Me gusta verla con bata blanca, cuando me cuelo en el consultorio con mi número y mi tarjeta de la seguridad social. A ella le desagrada que yo vaya allí tan a menudo; insiste además en que no es ético, en que debo cambiar de médico. Pero me examina igual, toda seria. El otro día me estuvo mirando los ojos. Ella dice que no tengo nada, pero yo me los noto muy irritados, cada vez más. Creo que tengo algún problema en la córnea.

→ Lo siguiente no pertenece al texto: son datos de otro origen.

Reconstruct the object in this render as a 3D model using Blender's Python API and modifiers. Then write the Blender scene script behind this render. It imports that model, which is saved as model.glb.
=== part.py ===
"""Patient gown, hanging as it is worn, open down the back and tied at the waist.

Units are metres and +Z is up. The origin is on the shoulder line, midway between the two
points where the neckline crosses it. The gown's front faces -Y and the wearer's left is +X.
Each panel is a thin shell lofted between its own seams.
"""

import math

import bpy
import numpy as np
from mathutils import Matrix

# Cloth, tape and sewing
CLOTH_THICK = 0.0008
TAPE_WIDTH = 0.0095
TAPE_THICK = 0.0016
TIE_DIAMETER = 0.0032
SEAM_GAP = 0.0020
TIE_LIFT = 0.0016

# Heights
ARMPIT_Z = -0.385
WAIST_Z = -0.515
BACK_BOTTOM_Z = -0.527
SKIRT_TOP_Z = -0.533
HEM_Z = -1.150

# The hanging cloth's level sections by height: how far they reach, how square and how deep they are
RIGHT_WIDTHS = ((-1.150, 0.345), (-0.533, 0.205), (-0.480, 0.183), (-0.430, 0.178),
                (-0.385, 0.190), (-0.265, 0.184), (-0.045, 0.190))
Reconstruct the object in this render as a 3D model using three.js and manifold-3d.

Es mi media naranja, no hay duda. Yo, frágil y enfermizo; ella, doctora en medicina. Nos complementamos perfectamente, somos el ying y el yang personificado. Aunque a ella le falte paciencia. Yo comprendo que no quiera hablar de trabajo al salir de la consulta, porque al fin y al cabo se trata de un trabajo como cualquier otro. Pero no es mi culpa si, por ejemplo, a mí me ha salido un lunar sospechoso. No le cuesta nada echarle un vistazo. Y la semana pasada, cuando fuimos de urgencias, sentía realmente ese terrible dolor. Estaba convencido de que tenía apendicitis, de que me tendrían que operar. Al final no fue nada, gracias a Dios. Por cierto, me duele la cabeza. Igual es por pasar tantas horas frente al monitor, trabajando. Aunque últimamente me duele algo más de lo normal. Ya le preguntaré. Podría ser un tumor cerebral: es un síntoma típico.
Aún recuerdo cómo la conocí. Ella todavía trabajaba en el hospital y yo ingresé con un infarto. Bueno, con un dolor a la altura del corazón. Resultó no ser nada. Ni una angina de pecho, a pesar de que notaba una sensación extraña por todo el brazo. Ella me examinó y me hizo las pruebas. Me gustó: era guapa y, a pesar de ser joven, sabía lo que hacía.
Esperé a que acabara su turno y la invité a un café, con la excusa de que me había salvado la vida. Ella no quería aceptar, claro, tenía miedo de que estuviera chiflado, pero al final accedió a tomar algo en el mismo bar del clínico. Me explicó que quería especializarse en medicina general. Pensé que a mí me vendría muy bien una novia así, por mis achaques. Lo tuve mal aquellos días para conquistarla, porque tenía miedo de haber cogido la variante humana de la enfermedad de las vacas locas y no pasaba por mi mejor momento. Por suerte, las cosas salieron bien. Ay, el amor. El otro día me dijo una cosa preciosa. Me sentía fatal, con décimas de fiebre y me explicó que aquí en Barcelona no podemos coger la malaria, a pesar de que yo insistiera en que tenía todos los síntomas. ¿No es una buena noticia?